• Stated exercise
Locate, in the data below, the line that contains "of its name." and the line that contains "imported = [obj"; reproduce exactly those two lines and every line between them, nothing more.

• Supplied material
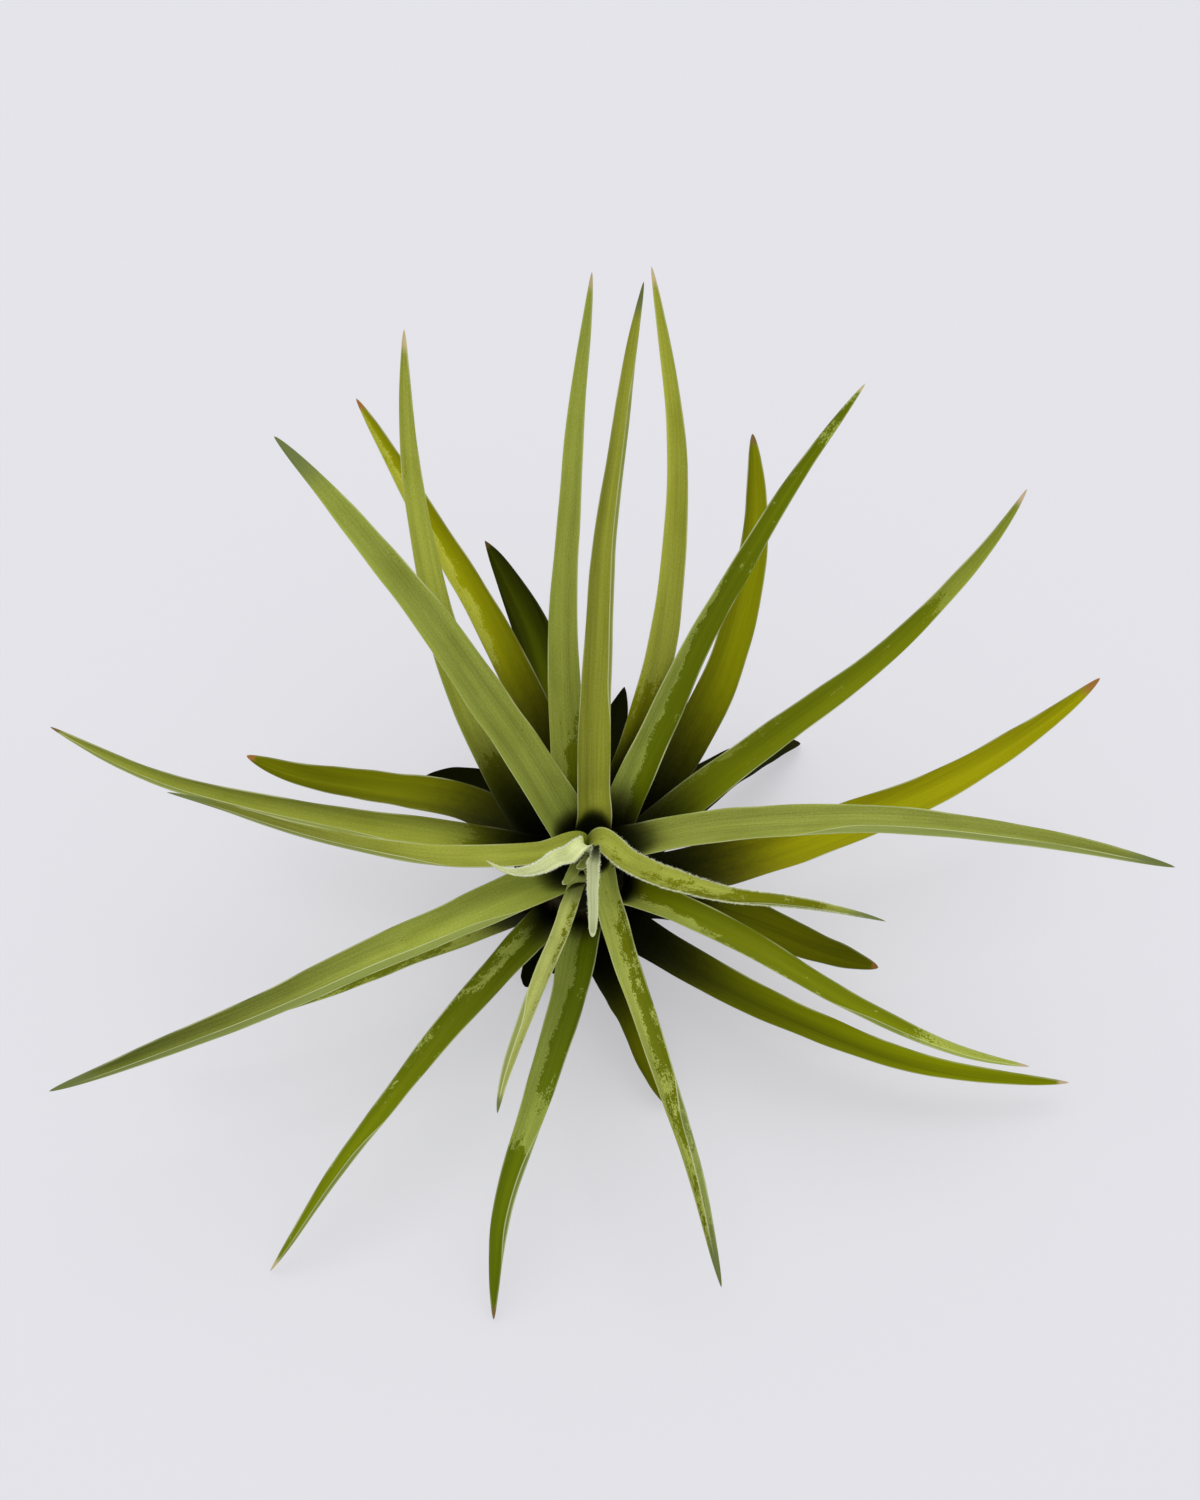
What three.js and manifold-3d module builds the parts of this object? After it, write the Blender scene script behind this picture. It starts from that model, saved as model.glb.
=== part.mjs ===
// An air plant: a stemless-looking rosette of channelled, tapering leaves round a short stem.
// Millimetres, +Z up. The origin is the middle of the flat foot that the plant stands on.
import * as THREE from "three";
import { mergeVertices } from "three/addons/utils/BufferGeometryUtils.js";
import Module from "manifold-3d";

const wasm = await Module();
wasm.setup();

// ---- Stem ----
const crown = new THREE.Vector3(6, -3, 44); // top of the stem, which leans a little
const footRadius = 8; // the flat spot that it rests on
const neckRadius = 7.4; // a quarter of the way up, where the oldest sheaths have dried away
const shoulderRadius = 9; // half way up, where the outer leaves are attached
const upperRadius = 7.6; // three quarters of the way up, where the inner leaves are attached
const crownRadius = 4.4; // round the growing point
const crownHollow = 8; // depth of the cup that the growing point sits in
const stemRings = 18;
const stemSides = 24;
const scarDepth = 0.05; // relief of the old sheath scars, as a share of the radius
const scarRows = 6; // rows of scars up the stem
const scarsPerRow = 5;

// ---- Blades ----
const bladeSteps = 14; // rings along one blade
const midThickness = 1.3; // at the root, along the middle
const edgeThickness = 0.6; // margins and tips
const sheathWaist = 0.15; // how much narrower a blade is at its root, as a share of its width
const taper = 0.8; // the width falls as (1 - share of the length to the leaf's own power) to this power
const sheathShare = 0.1; // length of the sheath, as a share of the blade's length
const channelAtMiddle = 0.1; // depth of the channel as a share of the width
const channelAtRoot = 0.2; // extra depth where the sheath clasps the stem
const channelAtTip = 0.16; // extra depth where the tip folds
const tipEnd = 0.985; // where the last ring stands, as a share of the length
const rootDepth = 1; // the blade starts this far inside the stem's surface, and is trimmed back to it
const clearance = 0.35; // gap that touching pieces keep
const sliver = 0.02; // faces narrower than this are dropped after a cut

const colours = {
  stem: 0x5a4a2c,
  young: 0xb4c48c,
  inner: 0x8ea04a,
  outer: 0x6f8430,
  old: 0x55661f,
};

// One row for each leaf: the height on the stem where it leaves, the heading it leaves in (degrees from +X),
// its greatest width, how long it stays wide, and three points on its middle line, the last being the tip.
const row = (level, heading, width, full, ...path) => ({ level, heading, width, full, path });
const leaves = {
  young_leaf_1: row(42.8, 234, 5.2, 1.5, [-2, -16, 54], [-7, -22, 59], [-14, -22, 63]),
  young_leaf_2: row(42.6, 286, 3.2, 4, [6, -19, 54], [6, -29, 58], [6, -37, 60]),
  young_leaf_3: row(38, 262, 3, 3, [3, -9, 43], [2, -13, 46], [0, -17, 48]),
  young_leaf_4: row(41, 280, 2.4, 3, [5, -8, 43], [4, -11, 46], [3, -14, 49]),
  inner_leaf_1: row(42, 86, 7, 1.3, [7, 22, 75], [10, 37, 109], [15, 44, 146]),
  inner_leaf_2: row(41.5, 192, 6.5, 1, [-24, -18, 59], [-49, -17, 66], [-76, -5, 62]),
  inner_leaf_3: row(42, 332, 6.6, 1, [26, -24, 57], [43, -31, 62], [61, -31, 56]),
  inner_leaf_4: row(34, 248, 3.4, 2, [-1, -33, 52], [-7, -53, 54], [-11, -68, 50]),
  inner_leaf_5: row(37.5, 295, 5.7, 1.8, [15, -43, 46], [23, -68, 39], [30, -86, 16]),
  inner_leaf_6: row(40.5, 145, 10.4, 2, [-15, 11, 71], [-33, 24, 94], [-54, 43, 110]),
  inner_leaf_7: row(39.5, 0, 8.4, 1.7, [45, -9, 58], [81, -13, 60], [120, -13, 48]),
  inner_leaf_8: row(37, 112, 8, 1.2, [0, 27, 67], [2, 45, 101], [6, 54, 140]),
  inner_leaf_9: row(36.5, 224, 9.2, 1.4, [-30, -32, 50], [-61, -49, 50], [-96, -56, 36]),
  inner_leaf_10: row(36.5, 42, 8.2, 1.1, [23, 17, 68], [39, 34, 94], [58, 53, 114]),
  outer_leaf_1: row(33, 78, 7, 1.6, [19, 21, 71], [22, 41, 104], [17, 63, 134]),
  outer_leaf_2: row(33, 178, 8, 1, [-34, -6, 49], [-68, 0, 54], [-106, 22, 48]),
  outer_leaf_3: row(29.5, 268, 8.2, 1.3, [-1, -42, 33], [-9, -66, 24], [-13, -86, 1]),
  outer_leaf_4: row(32, 320, 8.6, 0.9, [36, -24, 38], [61, -39, 35], [92, -43, 22]),
  outer_leaf_5: row(29.5, 135, 9, 1.4, [-19, 20, 58], [-29, 45, 85], [-31, 71, 112]),
  outer_leaf_6: row(29.5, 22, 8, 1.5, [38, 12, 52], [67, 26, 71], [92, 49, 90]),
  outer_leaf_7: row(28.5, 238, 7.6, 1, [-20, -36, 31], [-38, -58, 23], [-57, -76, 1]),
  outer_leaf_8: row(21, 317, 9.6, 1.3, [36, -24, 19], [67, -36, 14], [103, -38, 7]),
  outer_leaf_9: row(27.5, 57, 8.4, 2.8, [26, 19, 48], [37, 40, 69], [39, 71, 84]),
  outer_leaf_10: row(22, 168, 9.2, 3.4, [-19, 16, 28], [-43, 21, 29], [-69, 30, 28]),
  outer_leaf_11: row(23, 3, 11.2, 2, [44, 6, 27], [80, 18, 34], [113, 37, 46]),
  outer_leaf_12: row(24, 204, 8, 1.5, [-27, -18, 28], [-52, -29, 26], [-81, -33, 16]),
  outer_leaf_13: row(24, 106, 8.6, 2.2, [-7, 26, 50], [-24, 49, 72], [-43, 75, 90]),
  old_leaf_1: row(15, 288, 9, 2.5, [11, -18, 13], [16, -30, 10], [21, -40, 2]),
  old_leaf_2: row(15, 345, 10.5, 3.4, [25, -3, 21], [44, -11, 21], [65, -16, 16]),
  old_leaf_3: row(18.5, 98, 11, 3.6, [-1, 26, 30], [-6, 48, 41], [-18, 71, 52]),
  old_leaf_4: row(14, 145, 10, 3, [-8, 17, 14], [-17, 34, 10], [-33, 45, 1]),
  old_leaf_5: row(10, 75, 10.5, 3.6, [6, 22, 11], [9, 44, 8], [13, 72, 1]),
  old_leaf_6: row(13, 40, 10.5, 3.6, [18, 17, 17], [34, 36, 13], [54, 55, 1]),
  old_leaf_7: row(9, 225, 6, 3, [-5, -6, 7], [-7, -9, 4], [-9, -11, 1]),
};

// A point on the stem's middle line at a height.
function stemCentre(height) {
  return new THREE.Vector3(crown.x, crown.y, crown.z).multiplyScalar(height / crown.z);
}

// The stem's radius at a share of its height: a smooth curve through radii at quarters of it.
const stemRadii = [footRadius, neckRadius, shoulderRadius, upperRadius, crownRadius];
const stemProfile = new THREE.SplineCurve(stemRadii.map((radius, i) => new THREE.Vector2(radius, i / 4)));
const stemRadius = (share) => stemProfile.getPoint(share).x;

// A closed tube of rings with a fan at each end.
function closeRings(rings, startPoint, endPoint) {
  const positions = [];
  const indices = [];
  const sides = rings[0].length;
  rings.flat().forEach((p) => positions.push(p.x, p.y, p.z));
  for (let i = 0; i + 1 < rings.length; i++) {
    for (let j = 0; j < sides; j++) {
      const a = i * sides + j;
      const b = i * sides + ((j + 1) % sides);
      indices.push(a, b, b + sides, a, b + sides, a + sides);
    }
  }
  [
    [startPoint, 0, false],
    [endPoint, (rings.length - 1) * sides, true],
  ].forEach(([point, first, forward]) => {
    const apex = positions.length / 3;
    positions.push(point.x, point.y, point.z);
    for (let j = 0; j < sides; j++) {
      const a = first + j;
      const b = first + ((j + 1) % sides);
      indices.push(...(forward ? [a, b, apex] : [b, a, apex]));
    }
  });
  const geometry = new THREE.BufferGeometry();
  geometry.setAttribute("position", new THREE.Float32BufferAttribute(positions, 3));
  geometry.setIndex(indices);
  return geometry;
}

// The stem: round rings that lean from the foot to the crown, raised in staggered rows of sheath scars.
function stemGeometry(grow = 0) {
  const rings = [];
  for (let i = 0; i <= stemRings; i++) {
    const share = i / stemRings;
    const radius = stemRadius(share) + grow;
    const centre = stemCentre(share * (crown.z + 3 * grow)); // a grown rim must clear the cup's edge
    const ring = [];
    for (let j = 0; j < stemSides; j++) {
      const angle = (j / stemSides) * 2 * Math.PI;
      const row = share * scarRows;
      const scar = Math.abs(Math.sin(Math.PI * row)) * Math.cos(scarsPerRow * angle + Math.floor(row) * 2.4);
      const r = radius * (1 + (i === 0 ? 0 : scarDepth * scar));
      ring.push(new THREE.Vector3(centre.x + r * Math.cos(angle), centre.y + r * Math.sin(angle), centre.z));
    }
    rings.push(ring);
  }
  const top = crown.clone().add(new THREE.Vector3(0, 0, grow - crownHollow));
  return closeRings(rings, new THREE.Vector3(0, 0, grow ? -grow : 0), top);
}

// The control point by one end of a cubic curve that meets four points at its thirds.
function control(end, second, third, far) {
  const sum = end.clone().multiplyScalar(-5).addScaledVector(second, 18).addScaledVector(third, -9);
  return sum.addScaledVector(far, 2).divideScalar(6);
}

// The blade's middle line: a curve from inside the stem through the path's three points.
function middleLine({ level, heading, path }) {
  const angle = THREE.MathUtils.degToRad(heading);
  const inset = stemRadius(level / crown.z) - rootDepth;
  const outwards = new THREE.Vector3(Math.cos(angle), Math.sin(angle), 0);
  const root = stemCentre(level).addScaledVector(outwards, inset);
  const [a, b, tip] = path.map((p) => new THREE.Vector3(...p));
  return new THREE.CubicBezierCurve3(root, control(root, a, b, tip), control(tip, b, a, root), tip);
}

// A blade: a channelled section carried along the middle line, clasping at its root and fine at the tip.
function bladeGeometry(leaf, grow = 0) {
  const curve = middleLine(leaf);
  const chord = curve.getPoint(1).sub(curve.getPoint(0)).normalize();
  const facing = crown.clone().normalize();
  facing.addScaledVector(chord, -facing.dot(chord)).normalize(); // the hollow side faces up and inwards
  const rings = [];
  for (let i = 0; i <= bladeSteps; i++) {
    const t = (tipEnd * i) / bladeSteps;
    const centre = curve.getPointAt(t);
    const along = curve.getTangentAt(t);
    const side = facing.clone().cross(along).normalize();
    const up = along.clone().cross(side);
    const sheath = Math.exp(-((t / sheathShare) ** 2));
    const width = leaf.width * (1 - t ** leaf.full) ** taper * (1 - sheathWaist * sheath) + 2 * grow;
    const depth = width * (channelAtMiddle + channelAtRoot * sheath + channelAtTip * t * t);
    const middle = THREE.MathUtils.lerp(midThickness, edgeThickness, t) + grow;
    const edge = edgeThickness + grow;
    const point = (across, lift) =>
      centre.clone().addScaledVector(side, (across * width) / 2).addScaledVector(up, lift - depth / 2);
    rings.push([
      point(-1, depth - edge),
      point(-0.45, depth * 0.24 - middle),
      point(0.45, depth * 0.24 - middle),
      point(1, depth - edge),
      point(1, depth + grow),
      point(0.5, depth * 0.3 + grow),
      point(-0.5, depth * 0.3 + grow),
      point(-1, depth + grow),
    ]);
  }
  const tip = curve.getPoint(1).addScaledVector(facing, -edgeThickness / 2);
  return closeRings(rings, curve.getPoint(0), tip);
}

// three.js geometry to a solid and back.
function toSolid(geometry) {
  const bare = geometry.clone();
  Object.keys(bare.attributes)
    .filter((name) => name !== "position")
    .forEach((name) => bare.deleteAttribute(name));
  const merged = mergeVertices(bare, 1e-4);
  return new wasm.Manifold(
    new wasm.Mesh({
      numProp: 3,
      vertProperties: new Float32Array(merged.attributes.position.array),
      triVerts: new Uint32Array(merged.index.array),
    }),
  );
}

function toGeometry(solid) {
  const { vertProperties, triVerts } = solid.getMesh();
  const geometry = new THREE.BufferGeometry();
  geometry.setAttribute("position", new THREE.BufferAttribute(new Float32Array(vertProperties), 3));
  geometry.setIndex(new THREE.BufferAttribute(new Uint32Array(triVerts), 1));
  geometry.computeVertexNormals();
  return geometry;
}

// The largest body that a cut leaves, without its slivers.
function largest(solid) {
  return solid.simplify(sliver).decompose().reduce((a, b) => (b.volume() > a.volume() ? b : a));
}

// A named mesh in the colour of its kind, which is the first word of its name.
function addMesh(group, name, solid) {
  const color = colours[name.split("_")[0]];
  const material = new THREE.MeshStandardMaterial({ color, roughness: 0.6, metalness: 0 });
  const mesh = new THREE.Mesh(toGeometry(solid), material);
  mesh.name = name;
  group.add(mesh);
}

const plant = new THREE.Group();
addMesh(plant, "stem", toSolid(stemGeometry()));
const stemCutter = toSolid(stemGeometry(clearance));
const placed = [];
for (const [name, leaf] of Object.entries(leaves)) {
  let blade = toSolid(bladeGeometry(leaf)).subtract(stemCutter);
  // A lower sheath gives way to the ones above it.
  placed.forEach((cutter) => {
    if (blade.intersect(cutter).volume() > 0) blade = blade.subtract(cutter);
  });
  placed.push(toSolid(bladeGeometry(leaf, clearance)));
  addMesh(plant, name, largest(blade));
}

export default plant;
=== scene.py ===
from math import radians
from types import SimpleNamespace

import bpy
import numpy as np
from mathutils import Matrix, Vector


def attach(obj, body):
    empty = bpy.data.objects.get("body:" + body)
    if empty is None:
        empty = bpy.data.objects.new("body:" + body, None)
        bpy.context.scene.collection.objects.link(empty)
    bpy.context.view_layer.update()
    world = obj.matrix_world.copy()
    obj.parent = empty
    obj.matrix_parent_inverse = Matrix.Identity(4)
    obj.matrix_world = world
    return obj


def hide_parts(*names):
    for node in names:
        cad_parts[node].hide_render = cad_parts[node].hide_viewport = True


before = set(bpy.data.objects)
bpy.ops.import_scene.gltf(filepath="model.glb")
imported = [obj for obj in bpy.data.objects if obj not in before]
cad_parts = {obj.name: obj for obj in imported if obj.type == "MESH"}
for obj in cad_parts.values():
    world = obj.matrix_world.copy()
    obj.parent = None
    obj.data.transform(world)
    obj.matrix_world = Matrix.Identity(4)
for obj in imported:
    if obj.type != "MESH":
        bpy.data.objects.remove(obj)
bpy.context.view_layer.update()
mm = 0.001  # the scene is in metres, and the plant's sizes are given in millimetres


# Each row divided by its own length.
def unit(vectors):
    return vectors / np.linalg.norm(vectors, axis=-1, keepdims=True)


# An even blend from 0 to 1 as x goes from low to high: 3s^2 - 2s^3 of the share s.
def ease(x, low=0.0, high=1.0):
    share = np.clip((x - low) / (high - low), 0, 1)
    return share * share * (3 - 2 * share)


# A value that goes evenly from first to last as x goes from low to high.
def ramp(x, low, high, first, last):
    return first + (last - first) * np.clip((x - low) / (high - low), 0, 1)


# Points of a cubic Bezier curve at shares t: a(1-t)^3 + 3bt(1-t)^2 + 3ct^2(1-t) + dt^3.
def bezier(points, t):
    a, b, c, d = (np.array(p, float) for p in points)
    t = t[:, None]
    return a * (1 - t) ** 3 + 3 * b * t * (1 - t) ** 2 + 3 * c * t**2 * (1 - t) + d * t**3


# Lengths along a line of points: the sum of the steps up to each.
def lengthsAlong(points):
    return np.concatenate([[0], np.cumsum(np.linalg.norm(np.diff(points, axis=0), axis=1))])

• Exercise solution
// A named mesh in the colour of its kind, which is the first word of its name.
function addMesh(group, name, solid) {
  const color = colours[name.split("_")[0]];
  const material = new THREE.MeshStandardMaterial({ color, roughness: 0.6, metalness: 0 });
  const mesh = new THREE.Mesh(toGeometry(solid), material);
  mesh.name = name;
  group.add(mesh);
}

const plant = new THREE.Group();
addMesh(plant, "stem", toSolid(stemGeometry()));
const stemCutter = toSolid(stemGeometry(clearance));
const placed = [];
for (const [name, leaf] of Object.entries(leaves)) {
  let blade = toSolid(bladeGeometry(leaf)).subtract(stemCutter);
  // A lower sheath gives way to the ones above it.
  placed.forEach((cutter) => {
    if (blade.intersect(cutter).volume() > 0) blade = blade.subtract(cutter);
  });
  placed.push(toSolid(bladeGeometry(leaf, clearance)));
  addMesh(plant, name, largest(blade));
}

export default plant;
=== scene.py ===
from math import radians
from types import SimpleNamespace

import bpy
import numpy as np
from mathutils import Matrix, Vector


def attach(obj, body):
    empty = bpy.data.objects.get("body:" + body)
    if empty is None:
        empty = bpy.data.objects.new("body:" + body, None)
        bpy.context.scene.collection.objects.link(empty)
    bpy.context.view_layer.update()
    world = obj.matrix_world.copy()
    obj.parent = empty
    obj.matrix_parent_inverse = Matrix.Identity(4)
    obj.matrix_world = world
    return obj


def hide_parts(*names):
    for node in names:
        cad_parts[node].hide_render = cad_parts[node].hide_viewport = True


before = set(bpy.data.objects)
bpy.ops.import_scene.gltf(filepath="model.glb")
imported = [obj for obj in bpy.data.objects if obj not in before]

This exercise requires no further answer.